### Source excerpt ###

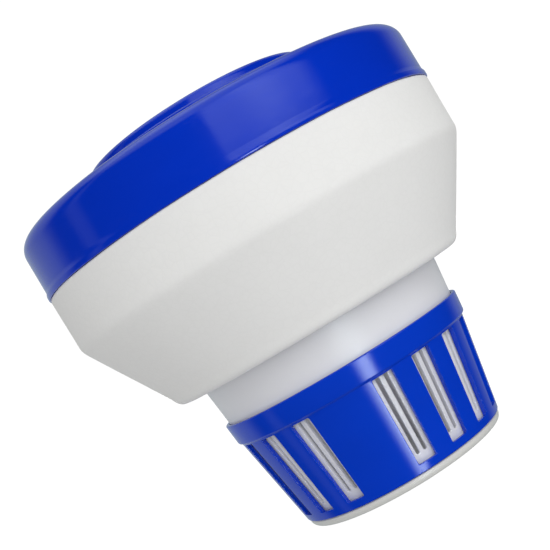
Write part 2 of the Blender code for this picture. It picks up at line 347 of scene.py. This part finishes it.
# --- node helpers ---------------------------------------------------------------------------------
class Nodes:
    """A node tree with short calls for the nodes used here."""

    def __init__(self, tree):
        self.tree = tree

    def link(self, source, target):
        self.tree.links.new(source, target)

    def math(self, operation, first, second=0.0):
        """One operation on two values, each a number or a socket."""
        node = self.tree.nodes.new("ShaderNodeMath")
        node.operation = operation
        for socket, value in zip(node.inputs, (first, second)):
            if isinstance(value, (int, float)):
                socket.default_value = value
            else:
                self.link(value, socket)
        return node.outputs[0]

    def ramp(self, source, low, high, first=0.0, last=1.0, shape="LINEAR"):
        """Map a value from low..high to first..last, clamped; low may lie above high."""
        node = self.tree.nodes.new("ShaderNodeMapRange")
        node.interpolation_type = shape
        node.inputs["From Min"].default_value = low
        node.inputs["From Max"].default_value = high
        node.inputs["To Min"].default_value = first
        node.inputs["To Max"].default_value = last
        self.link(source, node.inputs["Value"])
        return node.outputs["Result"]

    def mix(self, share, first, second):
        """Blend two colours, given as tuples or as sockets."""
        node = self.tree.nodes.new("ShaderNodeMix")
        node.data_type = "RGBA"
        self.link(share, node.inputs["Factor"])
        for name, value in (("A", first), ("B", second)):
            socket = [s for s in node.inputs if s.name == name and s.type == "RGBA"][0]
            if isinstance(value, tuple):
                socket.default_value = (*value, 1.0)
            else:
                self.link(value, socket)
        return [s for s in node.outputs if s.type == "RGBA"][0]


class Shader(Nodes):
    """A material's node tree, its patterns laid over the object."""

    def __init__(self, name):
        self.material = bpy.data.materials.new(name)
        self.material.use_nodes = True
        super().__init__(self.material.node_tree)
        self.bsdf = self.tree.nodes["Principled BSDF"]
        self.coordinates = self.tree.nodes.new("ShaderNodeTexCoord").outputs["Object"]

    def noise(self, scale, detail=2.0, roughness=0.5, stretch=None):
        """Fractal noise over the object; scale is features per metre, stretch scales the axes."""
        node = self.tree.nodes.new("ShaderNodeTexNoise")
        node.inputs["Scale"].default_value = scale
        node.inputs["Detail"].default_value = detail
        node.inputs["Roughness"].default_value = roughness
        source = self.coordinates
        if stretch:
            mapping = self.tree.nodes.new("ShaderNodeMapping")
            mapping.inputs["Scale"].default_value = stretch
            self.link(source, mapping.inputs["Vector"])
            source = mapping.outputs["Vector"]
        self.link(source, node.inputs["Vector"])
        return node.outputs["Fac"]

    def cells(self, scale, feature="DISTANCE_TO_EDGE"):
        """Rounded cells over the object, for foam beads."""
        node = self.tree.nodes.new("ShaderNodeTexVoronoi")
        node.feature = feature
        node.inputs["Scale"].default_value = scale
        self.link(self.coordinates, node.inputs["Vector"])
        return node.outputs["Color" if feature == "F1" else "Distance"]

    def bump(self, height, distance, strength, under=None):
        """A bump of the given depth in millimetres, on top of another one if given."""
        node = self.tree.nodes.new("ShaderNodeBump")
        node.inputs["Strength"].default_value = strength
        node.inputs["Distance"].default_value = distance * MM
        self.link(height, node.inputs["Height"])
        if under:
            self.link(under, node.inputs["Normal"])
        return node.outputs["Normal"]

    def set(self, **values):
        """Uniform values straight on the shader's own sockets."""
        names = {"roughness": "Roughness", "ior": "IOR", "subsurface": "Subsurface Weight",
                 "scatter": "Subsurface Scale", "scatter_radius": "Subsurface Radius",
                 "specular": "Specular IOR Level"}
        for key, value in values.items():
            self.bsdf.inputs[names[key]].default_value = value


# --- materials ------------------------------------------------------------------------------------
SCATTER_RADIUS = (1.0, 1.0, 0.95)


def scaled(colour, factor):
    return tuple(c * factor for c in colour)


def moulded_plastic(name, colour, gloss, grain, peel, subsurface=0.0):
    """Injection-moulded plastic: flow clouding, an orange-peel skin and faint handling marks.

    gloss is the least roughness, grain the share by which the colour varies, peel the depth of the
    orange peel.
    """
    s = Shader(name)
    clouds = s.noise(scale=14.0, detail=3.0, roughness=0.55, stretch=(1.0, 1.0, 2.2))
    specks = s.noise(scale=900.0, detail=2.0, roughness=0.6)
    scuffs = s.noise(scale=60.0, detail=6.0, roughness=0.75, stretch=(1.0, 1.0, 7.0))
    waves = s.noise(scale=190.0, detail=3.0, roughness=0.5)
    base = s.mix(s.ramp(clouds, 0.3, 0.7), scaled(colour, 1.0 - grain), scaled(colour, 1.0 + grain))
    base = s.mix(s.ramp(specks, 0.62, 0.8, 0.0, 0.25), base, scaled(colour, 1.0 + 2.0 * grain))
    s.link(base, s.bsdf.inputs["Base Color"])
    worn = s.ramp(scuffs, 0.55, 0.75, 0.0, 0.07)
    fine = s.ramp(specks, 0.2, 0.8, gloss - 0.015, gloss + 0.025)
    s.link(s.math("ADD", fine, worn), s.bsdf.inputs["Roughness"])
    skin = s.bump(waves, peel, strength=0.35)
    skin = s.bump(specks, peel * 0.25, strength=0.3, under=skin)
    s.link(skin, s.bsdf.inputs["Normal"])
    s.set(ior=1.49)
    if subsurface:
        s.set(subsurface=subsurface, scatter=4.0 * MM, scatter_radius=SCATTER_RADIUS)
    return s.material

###

What is needed
Your answer should be exactly the lines of the data above, from the first through the line containing "node tree with".

Task output
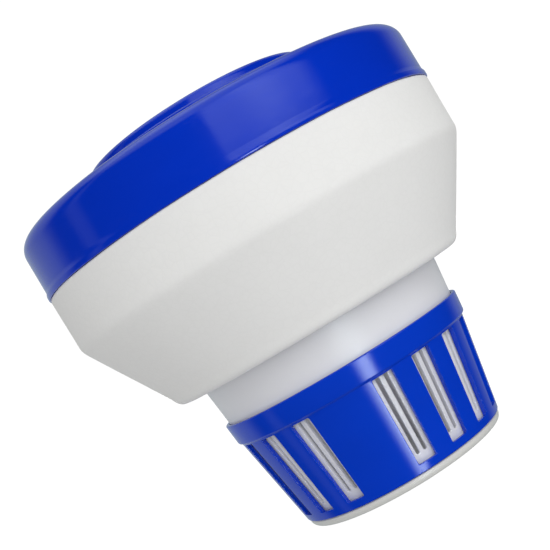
Write part 2 of the Blender code for this picture. It picks up at line 347 of scene.py. This part finishes it.
# --- node helpers ---------------------------------------------------------------------------------
class Nodes:
    """A node tree with short calls for the nodes used here."""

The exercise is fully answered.